When he talks of his life now, how he can afford the trip back home every weekend, he again breaks up the journey for me and gives the cost break up too. He talks about his savings, how the money is growing or not. How much he has to pay the odd-job man who fires the clay oven. The price of a litre of milk, then and now. Of the bhaanrs from Pilkhana thana. How every day he sells 300 medium bhaanrs, 100 big ones and then there be the plastic cups. What comes at what price, he rattles off. Why there is no elaichi in his tea anymore — cardamom comes at Rs 4,500 a kilo now. How he has procured notun ada… the season’s fresh ginger at Rs 100 a kilo.

This is his way of measuring life with specifics.
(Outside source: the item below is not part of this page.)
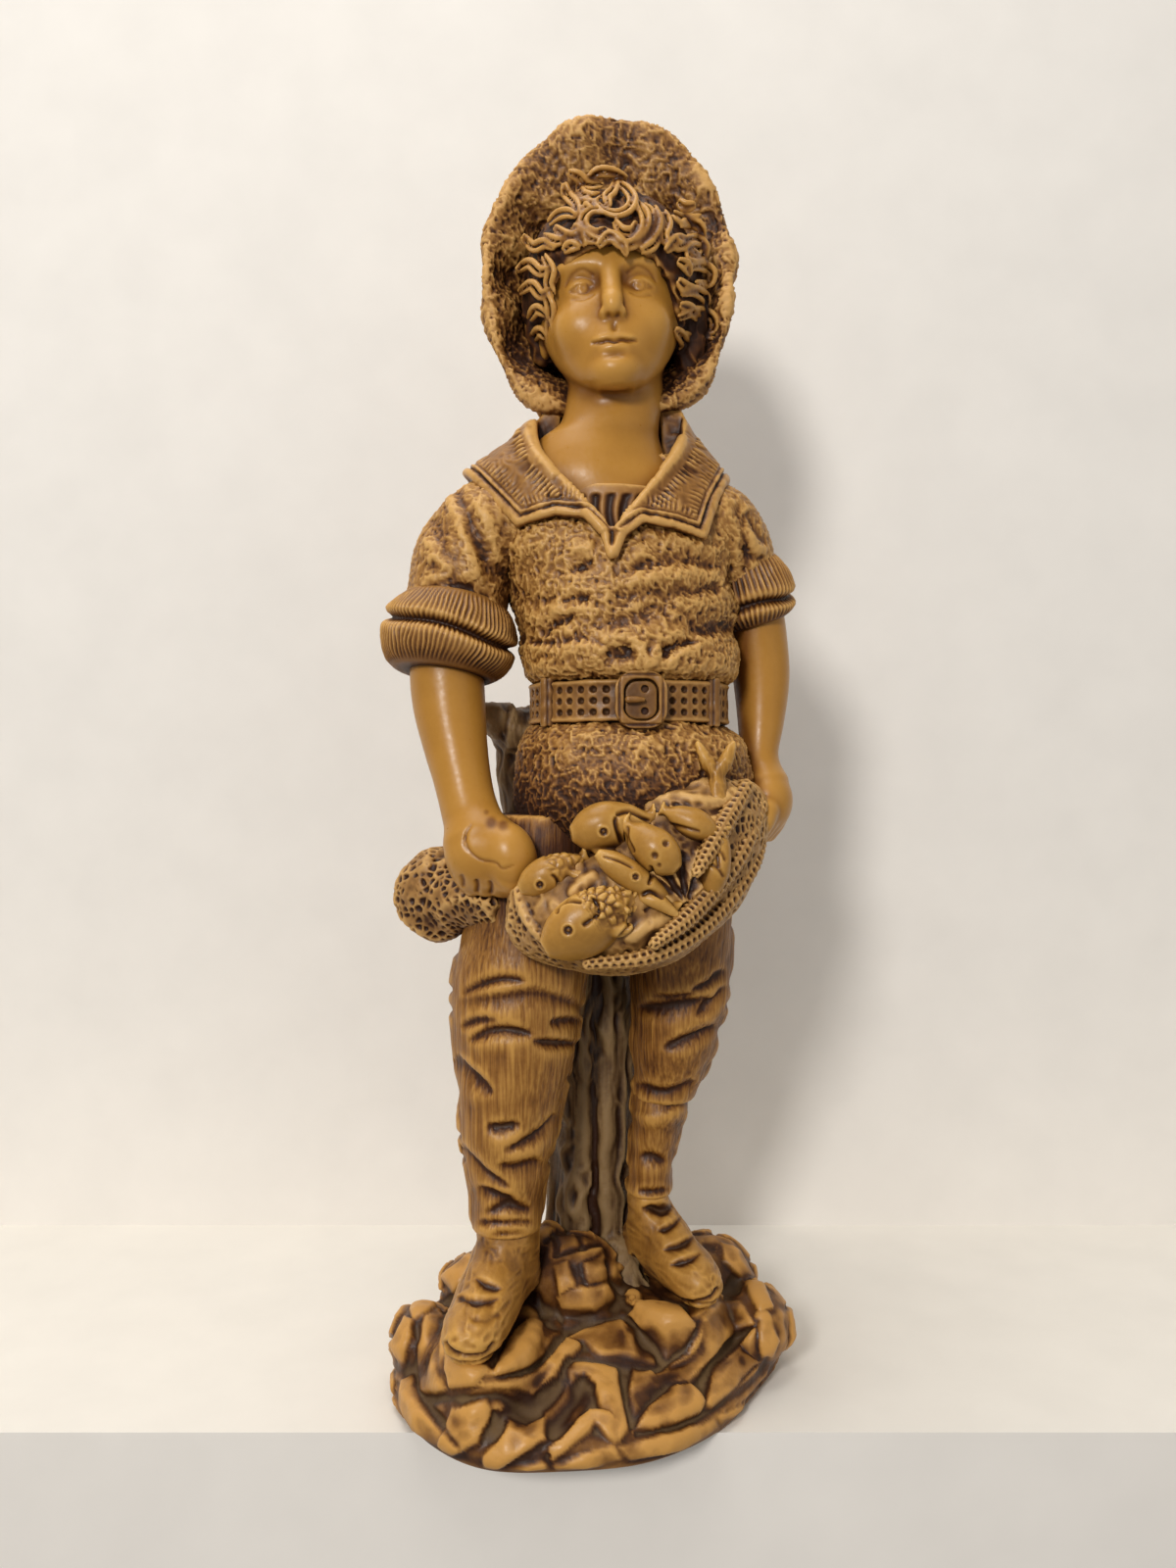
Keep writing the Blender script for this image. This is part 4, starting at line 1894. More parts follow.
@dataclass(frozen=True)
class Sleeves:
    """The sleeves and the cuffs that are rolled up twice."""

    RIGHT: tuple = (
        (HEAD_X - 23, 1, SHOULDER - 8, 11.5, 13.6), (HEAD_X - 30.5, 1, SHOULDER - 8, 13.6, 14.6),
        (HEAD_X - 36.8, 0, SHOULDER - 15, 13.4, 14.2), (HEAD_X - 39.4, -1.5, SHOULDER - 23, 13.2, 13.6),
        (HEAD_X - 40.4, -2.4, SHOULDER - 30, 12.6, 12.6),
    )
    LEFT: tuple = (
        (HEAD_X + 17, 2, SHOULDER - 8, 10.5, 13.2), (HEAD_X + 24.5, 2.5, SHOULDER - 7.5, 12, 13.6),
        (HEAD_X + 29.5, 4, SHOULDER - 12, 11.4, 12.6), (HEAD_X + 32.8, 5.8, SHOULDER - 19.5, 10, 10.8),
    )
    RIGHT_CUFF: tuple = (
        (HEAD_X - 43.5, -4.5, SHOULDER - 45.5, 12.8, 12), (HEAD_X - 43, -4, SHOULDER - 42, 15.8, 14.6),
        (HEAD_X - 42, -3.2, SHOULDER - 36, 16.6, 15.4), (HEAD_X - 41, -2.6, SHOULDER - 31, 16, 15),
        (HEAD_X - 40.2, -2, SHOULDER - 26, 12.6, 12.2),
    )
    LEFT_CUFF: tuple = (
        (HEAD_X + 38, 7.5, SHOULDER - 31, 8.4, 9), (HEAD_X + 37, 7, SHOULDER - 28, 11, 11.2),
        (HEAD_X + 34.6, 6.4, SHOULDER - 21.5, 12.2, 12), (HEAD_X + 32.4, 5.8, SHOULDER - 15.5, 10, 10.4),
    )

    def _clay(self, stations: Sequence[Sequence[float]], grain: float) -> Clay:
        """Sets up a block round a limb.

        Args:
            stations: The limb's stations.
            grain: The grid's pitch in mm.

        Returns:
            The block.
        """
        given = np.asarray(stations)
        wide = given[:, 3:5].max() + 3
        return Clay(given[:, :3].min(0) - wide, given[:, :3].max(0) + wide, grain)

    def _sleeve(self, stations: Sequence[Sequence[float]], seed: int) -> Surface:
        """Makes a sleeve.

        Args:
            stations: The limb's stations.
            seed: Which noise.

        Returns:
            The surface.
        """
        clay = self._clay(stations, 0.5)
        clay.add(clay.of(limb(stations, sides=72, rings=60)))
        clay.soften(3)
        surface = clay.skin()
        share, angle, _ = around(surface.points, stations)
        twist = np.stack([2.5 * np.cos(angle), 2.5 * np.sin(angle), 9 * share + 0.9 * angle], axis=1)
        surface.push(1.3 * (ridges(twist, 2.6, seed) - 0.5) * (1 - 0.5 * surface.facing()))
        surface.push(surface.carve(SLEEVE_FOLDS))
        surface.relax(2)
        surface.push(wool(surface, 1.5, 0.34, seed + 1))
        return surface

    def _cuff(self, stations: Sequence[Sequence[float]], rolls: float, ribs: int, seed: int) -> Surface:
        """Makes a rolled cuff.

        Args:
            stations: The limb's stations.
            rolls: Where along it the crease between its rolls runs.
            ribs: Ribs round it.
            seed: Which noise.

        Returns:
            The surface.
        """
        clay = self._clay(stations, 0.34)
        clay.add(clay.of(limb(stations, sides=96, rings=60)))
        clay.soften(5)
        surface = clay.skin()
        share, angle, _ = around(surface.points, stations)
        slant = rolls + 0.1 * np.sin(angle + 0.6) + 0.03 * np.sin(3 * angle)
        crease = np.exp(-(((share - slant) / 0.055) ** 2))
        puff = np.exp(-(((share - slant) / 0.22) ** 2))
        surface.push(0.9 * puff - 2.6 * crease)
        surface.relax(2)
        wobble = 0.16 * share + 0.07 * cloud(surface.points, 4, seed)
        lines = np.sin(ribs * (angle + wobble)) * (0.5 + cloud(surface.points, 3, seed + 1))
        worn = np.stack([0.3 * ribs * angle, 0.35 * surface.points[:, 2], angle], axis=1)
        lines += 0.7 * (cloud(worn, 1, seed) - 0.5)
        edge = ease(share, 0.02, 0.14) * (1 - ease(share, 0.86, 0.99))
        surface.push(0.26 * lines * edge * (1 - 0.7 * crease))
        surface.stain = 0.7 * (1 - ease(share, 0.05, 0.4))
        return surface

    def make(self, shop: Shop) -> None:
        """Makes the sleeves and the cuffs.

        Args:
            shop: Where pieces are made.
        """
        shop.piece("sleeve_right", self._sleeve(self.RIGHT, 71), BLOUSE, "right_sleeve")
        shop.piece("sleeve_left", self._sleeve(self.LEFT, 73), BLOUSE, "left_sleeve")
        shop.piece("cuff_right", self._cuff(self.RIGHT_CUFF, 0.56, 76, 75), COLLAR, "right_cuff")
        shop.piece("cuff_left", self._cuff(self.LEFT_CUFF, 0.48, 52, 77), COLLAR, "left_cuff")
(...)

I wonder aloud at his exhausting routine — from setting up shop to washing the mugs and kettles and pans, he does everything by himself. He says: “Pet-er jala… It’s all to do with hunger. Have you seen how the ducks in the pond dip their heads into the freezing waters of the pond to fish out the snail and molluscs to feed their appetite. People like me are like that. We will do anything so we don’t have to go hungry.”

Mahadeb has raised three daughters — married off one — given them an education. Not higher education though, he qualifies. But that too he would have provided had they shown the aptitude, he says.

An elderly man walks away after his cuppa, without paying up. I look from his disappearing figure to Mahadebda. He says, “Shob march hoye geche [I assume he means mark and is saying he is familiar with all his customers]. He will pay in his own time. But there are some who tend to forget too. I don’t ask people to pay up. A chaiwallah needs a cool head; only the tea needs to be steaming.”

I ask him what makes Mahadeb’s tea, Mahadeb’s tea and he replies sagely, “The trick is only partly in the tea. It is mostly in the byabohar, khaatir… in the demeanour, in the putting at ease.”